--- START OF Dataset section ---

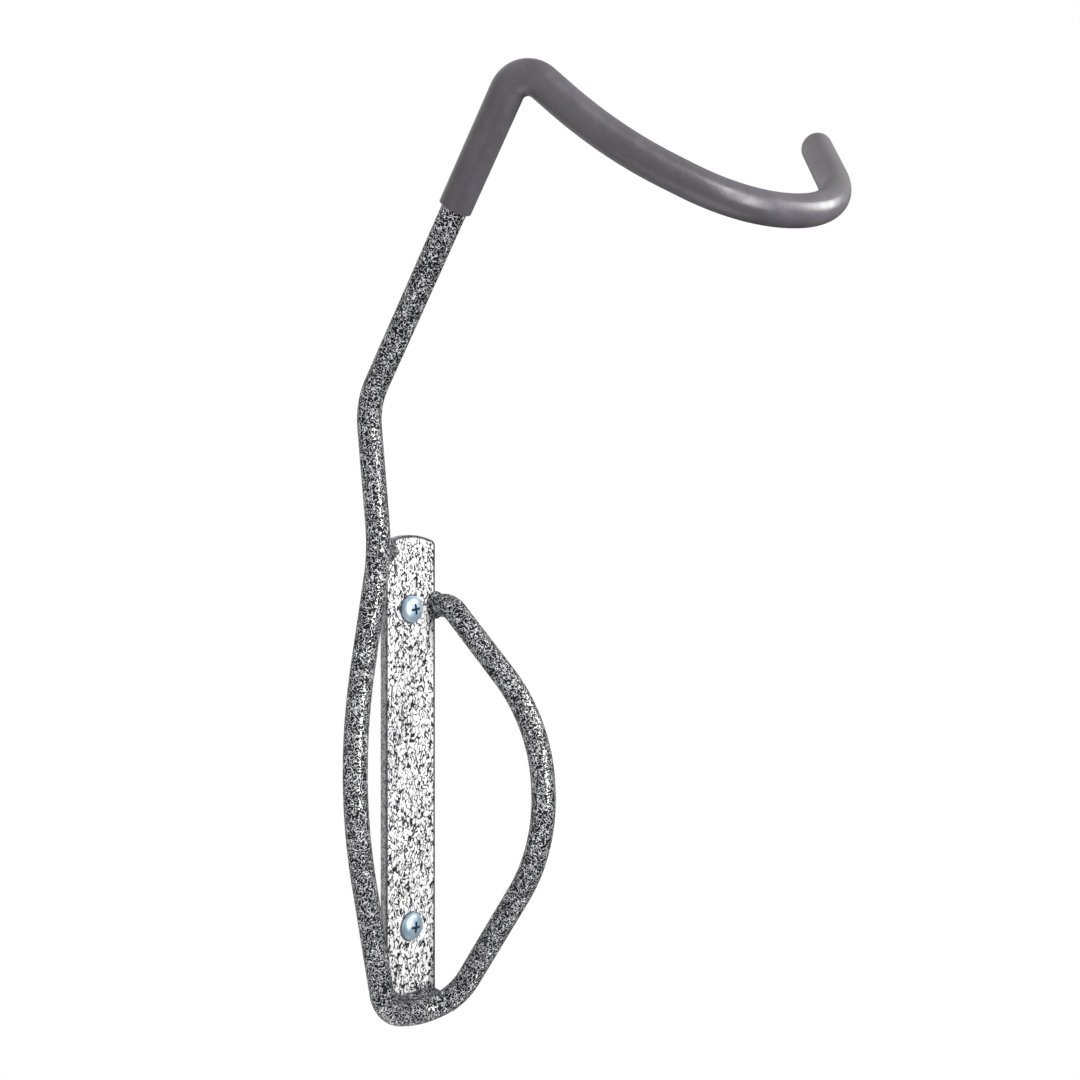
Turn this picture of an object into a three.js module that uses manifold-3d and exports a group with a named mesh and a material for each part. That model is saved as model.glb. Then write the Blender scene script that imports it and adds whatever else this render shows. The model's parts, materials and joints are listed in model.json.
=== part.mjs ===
// Bicycle wall rack: a flat steel back plate that two screws hold to the wall, with one
// bent round bar welded to it. The bar starts on the plate beside the upper screw, bows
// out from the wall as a rest for the tyre, crosses the plate's lower end, runs up past
// the plate's left side, and leans out from the wall as the arm of the hook. A soft
// sleeve with a closed, rounded tip covers the hook.
// Millimetres. X is to the right seen from the front, Y goes into the wall, Z is up.
// The origin is the middle of the plate's back face.
import * as THREE from "three";
import { mergeVertices } from "three/addons/utils/BufferGeometryUtils.js";
import Module from "manifold-3d";

const wasm = await Module();
wasm.setup();

// --- driving sizes ---------------------------------------------------------------
const plateWidth = 32;
const plateThickness = 4;
const plateLength = 228.6;
const plateCrownRadius = 40;
const plateCornerRadius = 3;

const screwSpacing = 152.4;
const screwMiddleZ = 2.5;
const screwHoleRadius = 3.5;
const screwHeadRadius = 6.5;
const screwHeadHeight = 3.7;
const screwRimHeight = 0.7;
const screwShankRadius = 2.75;
const screwPointLength = 7;
const screwReach = 30;
const recessRadius = 2.7;
const recessSlot = 1.1;
const recessDepth = 2.4;

const barRadius = 5.75;
const barSides = 20;
const sleeveRadius = 7.4;
const sleeveBoreRadius = 6.0;
const sleeveBelowBend = 65.5;
const sleeveSides = 24;

const touchGap = 0.3;
const weldGap = 0.15;
const footWeldRadius = 5.5;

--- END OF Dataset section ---

## [Task to complete]
Write the material out again in its entirety, exactly as shown.

## [Result for this exercise]
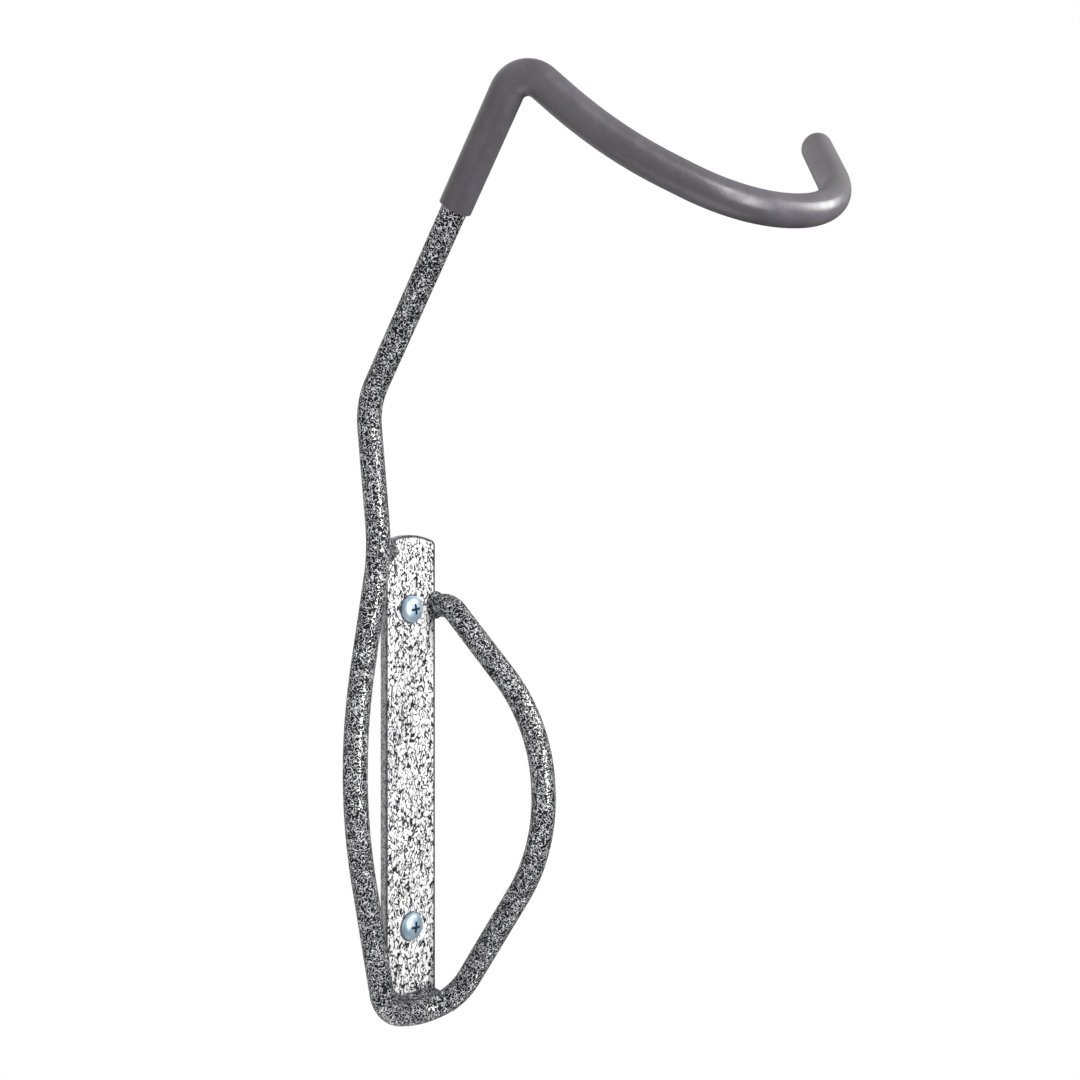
Turn this picture of an object into a three.js module that uses manifold-3d and exports a group with a named mesh and a material for each part. That model is saved as model.glb. Then write the Blender scene script that imports it and adds whatever else this render shows. The model's parts, materials and joints are listed in model.json.
=== part.mjs ===
// Bicycle wall rack: a flat steel back plate that two screws hold to the wall, with one
// bent round bar welded to it. The bar starts on the plate beside the upper screw, bows
// out from the wall as a rest for the tyre, crosses the plate's lower end, runs up past
// the plate's left side, and leans out from the wall as the arm of the hook. A soft
// sleeve with a closed, rounded tip covers the hook.
// Millimetres. X is to the right seen from the front, Y goes into the wall, Z is up.
// The origin is the middle of the plate's back face.
import * as THREE from "three";
import { mergeVertices } from "three/addons/utils/BufferGeometryUtils.js";
import Module from "manifold-3d";

const wasm = await Module();
wasm.setup();

// --- driving sizes ---------------------------------------------------------------
const plateWidth = 32;
const plateThickness = 4;
const plateLength = 228.6;
const plateCrownRadius = 40;
const plateCornerRadius = 3;

const screwSpacing = 152.4;
const screwMiddleZ = 2.5;
const screwHoleRadius = 3.5;
const screwHeadRadius = 6.5;
const screwHeadHeight = 3.7;
const screwRimHeight = 0.7;
const screwShankRadius = 2.75;
const screwPointLength = 7;
const screwReach = 30;
const recessRadius = 2.7;
const recessSlot = 1.1;
const recessDepth = 2.4;

const barRadius = 5.75;
const barSides = 20;
const sleeveRadius = 7.4;
const sleeveBoreRadius = 6.0;
const sleeveBelowBend = 65.5;
const sleeveSides = 24;

const touchGap = 0.3;
const weldGap = 0.15;
const footWeldRadius = 5.5;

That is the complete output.